▸ **REQUIREMENTS**
Your task is to locate every line holding the string "from" and to copy each of them.

▸ **RECORDED DATA**

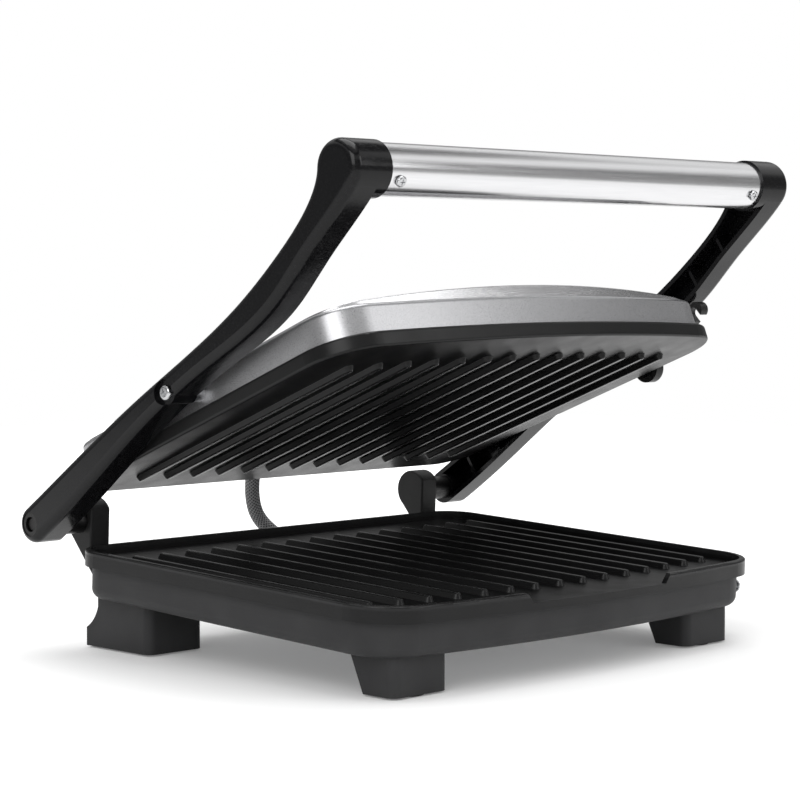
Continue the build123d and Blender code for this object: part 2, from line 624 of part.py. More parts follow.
def element_clips(face_z, way):
    """Saddles that hold the element against the plate; way is the side it lies on."""
    reach = 2 * ELEMENT_RADIUS + FACE_GAP
    half = ELEMENT_RADIUS + RUNNING + CLIP_WALL
    clips = []
    for x in (-ELEMENT_HALF_WIDTH, ELEMENT_HALF_WIDTH):
        for y in (ELEMENT_FRONT / 2, ELEMENT_BACK / 3):
            low, high = sorted((face_z, face_z + way * (reach + CLIP_WALL)))
            saddle = block(x - half, x + half, y - CLIP_LENGTH / 2, y + CLIP_LENGTH / 2, low, high)
            low, high = sorted((face_z - way, face_z + way * reach))
            channel = block(x - half + CLIP_WALL, x + half - CLIP_WALL, y - CLIP_LENGTH, y + CLIP_LENGTH,
                            low, high)
            clips.append(saddle - channel)
    return clips


def boxed(size, x, y, base, way):
    """A small closed component standing on a face, on the side that way gives."""
    low, high = sorted((base, base + way * size[2]))
    body = block(x - size[0] / 2, x + size[0] / 2, y - size[1] / 2, y + size[1] / 2, low, high)
    return fillet(body.edges().filter_by(Axis.Z), 1.5)


def terminal_block():
    base = HOUSING_BOTTOM + COVER_THICKNESS
    block_body = boxed(TERMINAL_SIZE, INLET_X / 2, COVER_DEPTH / 2 - 22, base, 1)
    for i in (-1, 0, 1):
        x = INLET_X / 2 + i * TERMINAL_SIZE[0] / 3.4
        block_body -= Pos(x, COVER_DEPTH / 2 - 22, base + TERMINAL_SIZE[2]) * Cylinder(2.2, 6)
    return block_body


def thermal_fuse():
    level = UPPER_SLAB_TOP + FUSE_RADIUS + RUNNING
    return x_rod(FUSE_RADIUS, -FUSE_LENGTH / 2, FUSE_LENGTH / 2, ELEMENT_BACK / 2, level)


def grommet(x, wall_y, z, bore, hole, lip=GROMMET_FLANGE):
    """Bush through a rear wall, with a flange on the outside."""
    body = Pos(0, -HOUSING_WALL / 2, 0) * Rot(90, 0, 0) * Cylinder(hole, HOUSING_WALL)
    flange = Cylinder(hole + lip, GROMMET_FLANGE)
    bush = body + Pos(0, GROMMET_FLANGE / 2, 0) * Rot(90, 0, 0) * flange
    return Pos(x, wall_y, z) * (bush - Rot(90, 0, 0) * Cylinder(bore, 6 * HOUSING_WALL))


# Jumper route in the plate frame, from the lid's rear wall round to the base's rear wall
JUMPER_LID_X = -6.0
JUMPER_LID_Z = (UPPER_TOP + BEZEL_TOP - BEZEL_EDGE_RADIUS) / 2
JUMPER_BASE_X = 24.0
JUMPER_BASE_Z = HOUSING_TOP - JUMPER_RADIUS - 1.5 * GROMMET_FLANGE - FACE_GAP
JUMPER_TAIL = 5.0
JUMPER_BOW = [(2.0, 148.5, 14.0), (12.0, 149.5, -1.0)]


def jumper_points():
    """Ends of the jumper inside both walls, and its free points between them."""
    tilt = radians(LID_REST)
    wall = UPPER_PLATE_BACK - BEZEL_INSET - BEZEL_WALL - GROMMET_FLANGE
    points = []
    for along in (wall, wall + 3.5 * JUMPER_TAIL):
        y = LID_PIVOT_Y + along * cos(tilt) + JUMPER_LID_Z * sin(tilt)
        z = LID_PIVOT_Z - along * sin(tilt) + JUMPER_LID_Z * cos(tilt)
        points.append((JUMPER_LID_X, y, z))
    inside = HOUSING_REAR - HOUSING_WALL - GROMMET_FLANGE
    tail = [(JUMPER_BASE_X, HOUSING_REAR + 1.6 * JUMPER_TAIL, JUMPER_BASE_Z), (JUMPER_BASE_X, inside, JUMPER_BASE_Z)]
    return points + JUMPER_BOW + tail


def jumper():
    points = [Vector(*p) for p in jumper_points()]
    radii = []
    for before, here, after in zip(points, points[1:], points[2:]):
        turn = radians((here - before).get_angle(after - here))
        run = min((here - before).length, (after - here).length)
        radii.append(0.45 * run / max(tan(turn / 2), 0.01))
    print("jumper radii", [round(r, 1) for r in radii])
    path = FilletPolyline(*points, radius=radii)
    start = Plane(origin=points[0], z_dir=points[1] - points[0])
    tube = sweep(start * Circle(JUMPER_RADIUS), path=path)
    print("jumper length", round(path.length, 1), "volume ratio",
          round(tube.volume / (path.length * pi * JUMPER_RADIUS ** 2), 4))
    return tube


def arm_local(y, z, angle):
    """Place of a plate-frame point in the arm frame when the arm stands at an angle."""
    dy, dz = y - HINGE_Y, z - HINGE_Z
    a = radians(angle)
    return (dy * cos(a) - dz * sin(a), dy * sin(a) + dz * cos(a))


def latch_reach():
    """Distance and direction from the latch pivot to the stud when the press is closed."""
    y, z = arm_local(STUD_Y, STUD_Z, ARM_CLOSED)
    dy, dz = y + LATCH_ALONG, z + LATCH_BELOW
    return hypot(dy, dz), degrees(atan2(dz, -dy))


def latch_frame():
    return Pos(0, -LATCH_ALONG, -LATCH_BELOW) * Rot(-LATCH_STOWED, 0, 0)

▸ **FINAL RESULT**
Continue the build123d and Blender code for this object: part 2, from line 624 of part.py. More parts follow.
# Jumper route in the plate frame, from the lid's rear wall round to the base's rear wall
    """Distance and direction from the latch pivot to the stud when the press is closed."""